Modal Energy Flow Analysis the Highly Modulated Wake of a Wall-mounted Square-based Pyramid

We present the first modal energy flow analysis of a time-resolved 3D velocity field from experimental PIV data for a highly modulated wake of a square-based pyramid protruding a boundary layer. The underlying low-order representation is optimized for resolving the base flow variation as well as the first and second harmonics associated with vortex shedding, thus generalizing the triple decomposition of Reynolds {\&} Hussain (1972). The analysis comprises not only a detailed modal balance of turbulent kinetic energy as pioneered by Rempfer {\&} Fasel (1994) for POD models, but also the companion mean-flow energy balance. The experimental results strikingly demonstrate how constitutive elements of mean-field theory (Stuart, 1958) near laminar Hopf bifurcations are still strongly expressed in a turbulent wake characterized by highly modulated, quasi-periodic shedding.
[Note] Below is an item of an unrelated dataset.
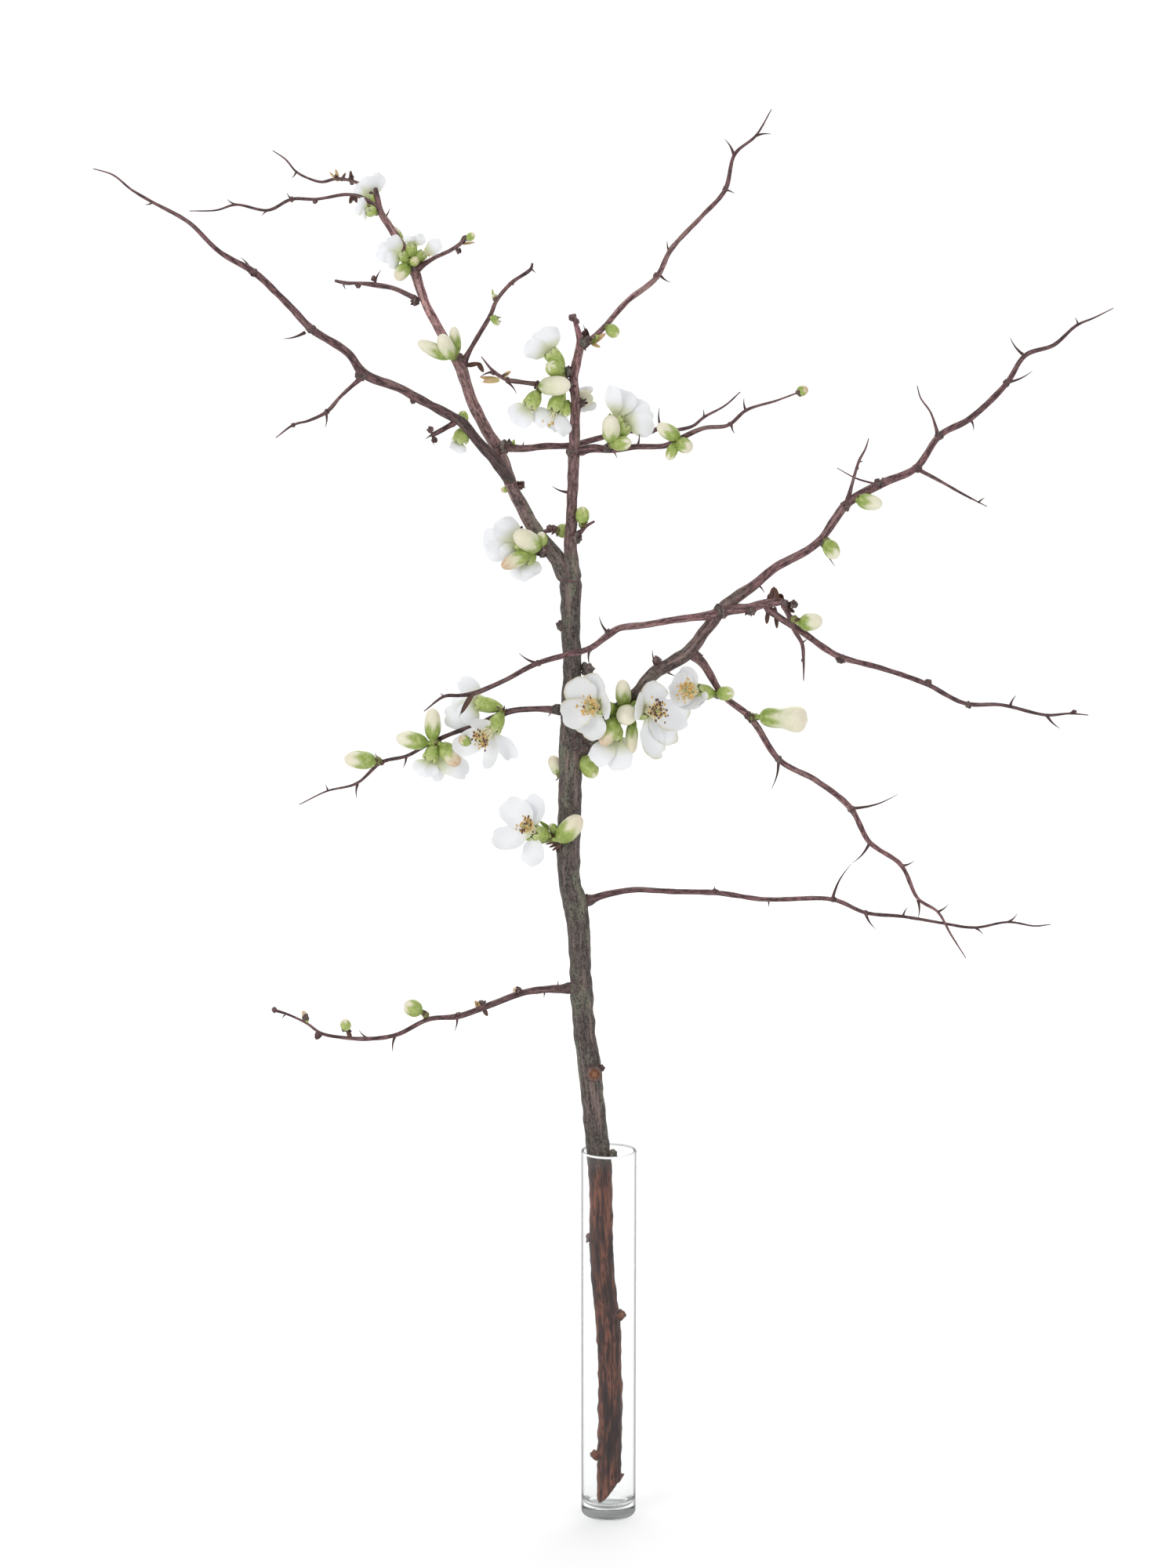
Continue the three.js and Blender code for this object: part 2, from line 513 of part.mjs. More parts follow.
// Each cluster sits on a limb at its seat. All depths in it are measured from the limb's middle.
// blooms: base and mouth of the calyx cup, the point that the open bloom faces (aim), the middle of
// the stamens' heads where they show, and the tip and width (mm) of each petal. Without an aim of
// its own, a bloom faces its stamens' heads.
// buds: [x, y, depth of the base, x, y, depth of the tip, width in mm].
const CLUSTERS = [
  {
    name: "trunk_spur", on: "trunk", seat: [703, 1070, -6],
    blooms: [
      {
        name: "bloom_trunk_spur", base: [701, 1067, -5], mouth: [684, 1062, -9],
        heads: [670, 1052, -18],
        petals: [[642, 1022, -6, 19], [676, 1013, 0, 17], [626, 1070, -10, 18], [676, 1105, -14, 18]],
      },
    ],
    buds: [[713, 1072, -9, 738, 1044, -17, 12.5], [709, 1064, -3, 703, 1051, -3, 5.5]],
  },
  {
    name: "mid_left_pair", on: "branch_mid_left", seat: [640, 907, -3],
    blooms: [
      {
        name: "bloom_mid_left_front", base: [640, 909, -3], mouth: [630, 929, -7],
        heads: [611, 944, -17],
        petals: [[600, 919, -14, 17], [653, 972, -4, 18], [620, 981, -12, 13], [579, 959, -4, 16]],
      },
      {
        name: "bloom_mid_left_back", base: [640, 903, 0], mouth: [613, 897, 4], aim: [595, 905, 16],
        petals: [[588, 918, 1, 15], [588, 864, 10, 16], [568, 921, 12, 17], [577, 893, 14, 17]],
      },
    ],
  },
  {
    name: "mid_left_bunch", on: "branch_mid_left", seat: [557, 947, -3],
    blooms: [
      {
        name: "bloom_mid_left_bunch", base: [557, 949, -2], mouth: [549, 966, -4], aim: [546, 985, 12],
        petals: [[534, 989, -8, 15], [552, 991, -9, 8], [598, 985, 5, 17], [565, 992, 4, 14]],
      },
    ],
    buds: [
      [552, 944, -3, 552, 906, -6, 10], [545, 948, -3, 508, 941, -8, 10.5],
      [564, 949, -5, 583, 974, -10, 11],
    ],
  },
  {
    name: "mid_left_bud", on: "branch_mid_left", seat: [483, 971, -2],
    buds: [[480, 971, -2, 442, 968, -7, 11]],
  },
  {
    name: "heart", on: "branch_right", seat: [797, 908, -6],
    blooms: [
      {
        name: "bloom_heart_left", base: [784, 905, -9], mouth: [765, 901, -17], heads: [750, 901, -30],
        petals: [
          [724, 871, -20, 20], [748, 860, -15, 18], [777, 898, -34, 18], [747, 942, -19, 21],
          [715, 914, -25, 20],
        ],
      },
      {
        name: "bloom_heart_right", base: [808, 911, -6], mouth: [822, 907, -13],
        heads: [841, 905, -26],
        petals: [
          [843, 872, -9, 19], [812, 896, -30, 18], [881, 915, -9, 20], [842, 967, -13, 18],
          [864, 944, -3, 17],
        ],
      },
      {
        name: "bloom_heart_low", base: [788, 924, -7], mouth: [784, 939, -9], aim: [785, 962, 6],
        petals: [[758, 975, -14, 16], [793, 983, -13, 17], [776, 972, 2, 15], [806, 966, 2, 14]],
      },
    ],
    buds: [
      [796, 901, -7, 794, 869, -10, 9.5], [799, 908, -9, 797, 915, -24, 12.5],
      [787, 916, -11, 769, 948, -19, 10.5], [806, 921, -6, 806, 959, -9, 7.5],
    ],
  },
  {
    name: "drop_pair", on: "branch_drop", seat: [914, 885, -3],
    blooms: [
      {
        name: "bloom_drop", base: [911, 885, -2], mouth: [892, 882, -8], heads: [875, 879, -20],
        petals: [
          [868, 852, -8, 13], [853, 886, -18, 16], [877, 905, -19, 18], [858, 866, -8, 15],
          [893, 899, -19, 14],
        ],
      },
    ],
    buds: [[915, 885, -3, 933, 884, -9, 8.5]],
  },
  {
    name: "drop_side", on: "branch_drop", seat: [960, 914, -2],
    buds: [[965, 915, -2, 1028, 918, -10, 14]],
  },
  {
    name: "fork_bud", on: "trunk", seat: [744, 966, -2],
    buds: [[744, 965, -2, 758, 989, -5, 10.5]],
  },
  {
    name: "hidden_bud", on: "trunk", seat: [714, 988, 3],
    buds: [[714, 988, 3, 704, 966, 6, 8.5]],
  },
  {
    name: "leader_spur", on: "leader_left", seat: [688, 700, -4],
    blooms: [
      {
        name: "bloom_leader_spur", base: [684, 699, -4], mouth: [662, 693, -6], aim: [646, 690, 10],
        petals: [
          [636, 663, -2, 17], [615, 687, -3, 17], [619, 706, -4, 15], [641, 713, -6, 14],
          [630, 674, 9, 16],
        ],
      },
      {
        name: "bloom_leader_low", base: [682, 704, -2], mouth: [673, 711, -3], aim: [668, 724, 10],
        petals: [[681, 735, -4, 14], [659, 740, -2, 14], [668, 738, 6, 13]],
      },
    ],
    buds: [
      [688, 699, -7, 659, 681, -14, 12.5], [692, 696, -5, 690, 680, -7, 7],
      [676, 705, -8, 642, 722, -12, 9.5],
    ],
  },
  {
    name: "between_bud", on: "spur_between", seat: [711, 676, 1],
    buds: [[711, 676, 1, 726, 678, 5, 8.5]],
  },
  {
    name: "right_spur_bud", on: "spur_right", seat: [743, 669, -1],
    buds: [[743, 668, -1, 743, 648, -3, 8]],
  },
  {
    name: "crown", on: "leader_right", seat: [717, 480, -5],
    blooms: [
      {
        name: "bloom_crown", base: [718, 470, -4], mouth: [704, 452, -5], aim: [690, 430, 9],
        petals: [[696, 416, -7, 16], [669, 440, -6, 15], [683, 424, 4, 15]],
      },
      {
        name: "bloom_crown_low", base: [713, 503, -4], mouth: [708, 520, -6], aim: [702, 540, 2],
        heads: [700, 541, -8],
        petals: [[681, 539, -8, 16], [722, 556, -6, 12], [700, 548, 6, 15]],
      },
    ],
    buds: [[714, 475, -6, 702, 466, -12, 9.5], [719, 512, -3, 723, 530, -5, 6]],
  },
  {
    name: "crown_left", on: "twig_bloom_left", seat: [689, 495, -3],
    blooms: [
      {
        name: "bloom_crown_left", base: [687, 499, -3], mouth: [677, 515, -5], aim: [668, 530, 4],
        petals: [[649, 532, -3, 12], [661, 545, -8, 12]],
      },
    ],
    buds: [[689, 493, -6, 724, 491, -14, 12]],
  },
  {
    name: "crown_back", on: "leader_right", seat: [742, 514, 4],
    blooms: [
      {
        name: "bloom_crown_back", base: [743, 509, 4.5], mouth: [746, 508, 9], aim: [752, 508, 22],
        petals: [[744, 493, 11, 12], [751, 525, 10, 12]],
      },
    ],
  },
  {
    name: "twig_right_pair", on: "twig_right", seat: [780, 567, -4],
    blooms: [
      {
        name: "bloom_twig_tall", base: [782, 556, -3], mouth: [785, 534, -4], aim: [792, 515, 8],
        petals: [[782, 491, -10, 11], [800, 497, -4, 17], [812, 508, 4, 16]],
      },
      {
        name: "bloom_twig_side", base: [788, 557, -2], mouth: [796, 544, -3], aim: [812, 535, 8],
        petals: [[828, 516, -1, 18], [834, 540, -6, 16], [815, 520, 6, 15]],
      },
    ],
    buds: [[779, 563, -5, 778, 533, -13, 11], [780, 567, -5, 803, 564, -10, 8.5]],
  },
  {
    name: "twig_right_buds", on: "twig_right", seat: [866, 562, -3],
    buds: [
      [866, 559, -3, 841, 543, -8, 9], [864, 563, -3, 881, 572, -6, 9],
      [862, 565, -3, 853, 585, -6, 6.5],
    ],
  },
  {
    name: "leader_top", on: "leader_left", seat: [524, 332, -4],
    blooms: [
      {
        name: "bloom_top_left", base: [523, 334, -3], mouth: [513, 326, -5], aim: [498, 322, 10],
        petals: [[479, 321, -5, 16], [499, 303, -3, 15], [492, 337, -7, 14]],
      },
      {
        name: "bloom_top_up", base: [525, 330, -3], mouth: [525, 314, -4], aim: [528, 300, 8],
        petals: [[524, 299, -8, 13], [541, 299, -5, 13]],
      },
      {
        name: "bloom_top_right", base: [530, 333, -2], mouth: [539, 324, -3], aim: [556, 316, 4],
        petals: [[563, 311, -6, 11], [559, 316, 2, 11]],
      },
    ],
    buds: [[521, 337, -5, 507, 355, -8, 8.5], [527, 336, -7, 530, 331, -14, 5.5]],
  },
  {
    name: "leader_top_bud", on: "leader_left", seat: [515, 314, 3],
    buds: [[514, 313, 3, 503, 290, 4, 5]],
  },
  {
    name: "leader_tip", on: "leader_left", seat: [480, 270, 1],
    blooms: [
      {
        name: "bloom_tip_up", base: [479, 266, 3], mouth: [472, 252, 3], aim: [468, 238, 18],
        petals: [[456, 232, 5, 16], [487, 218, 8, 15], [471, 222, 3, 14]],
      },
      {
        name: "bloom_tip_left", base: [478, 272, -2], mouth: [471, 268, -4], aim: [458, 268, 8],
        petals: [[455, 261, -7, 13], [462, 276, -6, 12]],
      },
    ],
  },
  {
    name: "leader_buds", on: "leader_left", seat: [579, 456, -4],
    buds: [
      [573, 456, -4, 535, 437, -8, 8.5], [577, 457, -6, 563, 429, -12, 9.5],
      [582, 452, -2, 579, 418, -1, 7],
    ],
  },
  {
    name: "arch_back", on: "arch_left", seat: [592, 544, 4],
    blooms: [
      {
        name: "bloom_arch_back", base: [592, 546, 4], mouth: [588, 559, 5], aim: [582, 575, 14],
        petals: [[582, 577, 1, 11], [577, 569, 7, 10]],
      },
    ],
    buds: [[592, 541, 4, 590, 525, 5, 6]],
  },
  {
    name: "right_bud", on: "branch_right", seat: [1094, 637, -2],
    buds: [[1093, 637, -2, 1123, 643, -7, 9.5]],
  },
  {
    name: "right_low_bud", on: "branch_right", seat: [1054, 690, -3],
    buds: [[1054, 690, -3, 1066, 710, -7, 9.5]],
  },
  {
    name: "hang_bud", on: "twig_hang", seat: [1013, 790, -2],
    buds: [[1013, 790, -2, 1048, 795, -6, 11]],
  },
  {
    name: "low_left_bud", on: "branch_low_left", seat: [543, 1294, -2],
    buds: [[541, 1293, -2, 513, 1283, -6, 9.5]],
  },
  {
    name: "north_east_bud", on: "ne_branch", seat: [775, 417, -2],
    buds: [[775, 416, -2, 787, 427, -4, 7.5]],
  },
];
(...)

The results emphasize, for instance, the stabilizing role of the mean-field manifolds, as explored in the POD model of Aubry et al. (1988). The proposed low-order representation of the flow and modal energy analyses may provide a novel framework for characterizing highly anisotropic wakes and vortex interactions; yielding important insights and reference data for computational turbulence modeling, e.g. URANS.